Travis Meyer's Winter Weather Outlook: An Active Season
TULSA, Oklahoma - We've already seen snow in Oklahoma this season, and it's not even officially winter yet. I think we're in for an active winter.
2018 so far has been so weird, because we had April, which you'll remember, was the second coldest ever in Tulsa. May was the hottest on record.
Then April - July was just bone dry and then we follow that up with tornadoes in August. So it's been strange and most likely it will continue to be that way.
Now we're monitoring what is going on in the Pacific. Why? Because that is where a lot of our weather comes from.
Temperatures are much warmer along the equator also in the Gulf of Alaska and just off the northeast coast of the United States. So what does that mean? El Nino is messing things up. Normally we'll have wind that is moving out to the west, but because of the warmer ocean waters it is now moving east. That changes things up big time.
What does it change? Basically El Nino will change the atmospheric wind flow, which in turn changes our U.S. storm track and that changes what happens in Oklahoma. So when we look at all these things together it is obviously a big deal. We also have snow cover. Snow cover this year has been near normal. Not a whole lot of change, so we keep an eye on that just to find out if we're going to have major arctic outbreaks.

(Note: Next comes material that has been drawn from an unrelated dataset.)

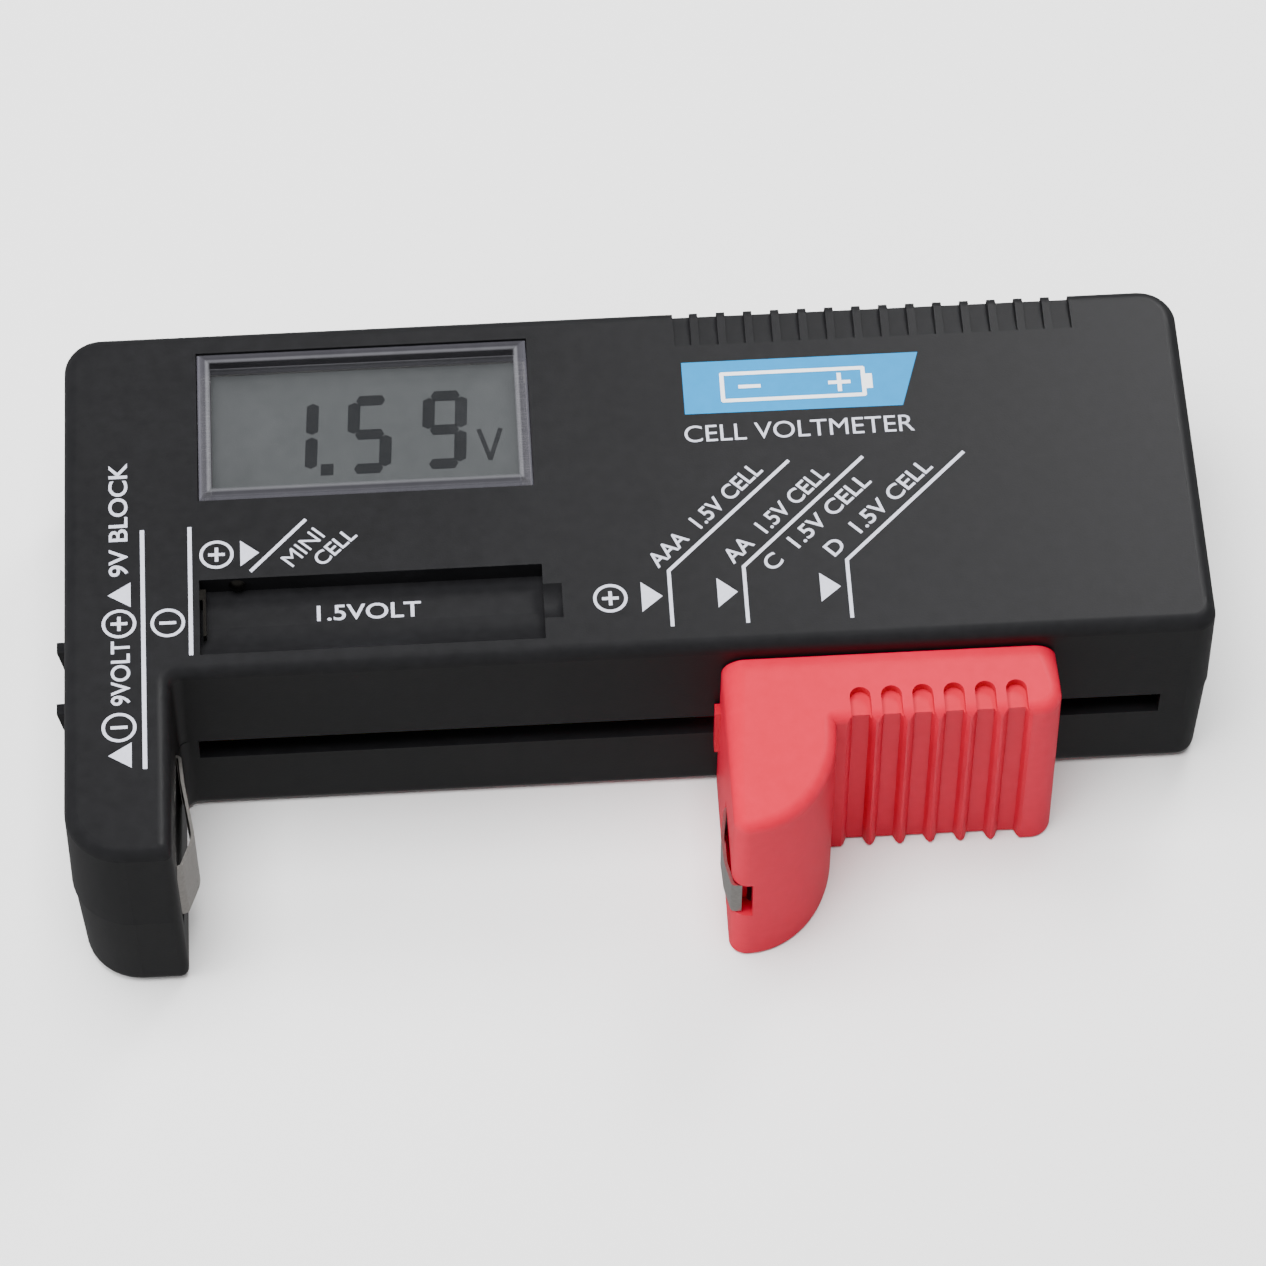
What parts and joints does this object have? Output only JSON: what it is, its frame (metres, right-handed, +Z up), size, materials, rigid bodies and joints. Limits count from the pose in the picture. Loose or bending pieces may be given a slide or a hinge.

Our latest forecast just coming out today from the CPC says warmer than normal from the northwest, here in Oklahoma near normal. Precipitation near normal. Southwestern Oklahoma a little bit higher.
My forecast is a little bit different. It's only different in the sense that I think there are two parts to the jet stream that are going to be really affecting us. One where the northern branch is going to dive south, occasionally giving us cold snaps, arctic air, cold rain and snow. Similar to what we just went through and usually they don't last long.
But sometime in December, early January we could see the southern branch getting more active. What that would mean is the cold blast not as likely, but if we have cold air in place we're going to get some heavy snow or rain and there are slower systems that take them longer to evolve.
So the way the forecast is shaping up is we're going to have some radical temperature shifts. We know that. And precipitation is going to be higher than normal, that could cause problems in the winter because with these arctic outbreaks would give us higher probabilities of a little bit of ice storms or snow. It also could be a very wet winter.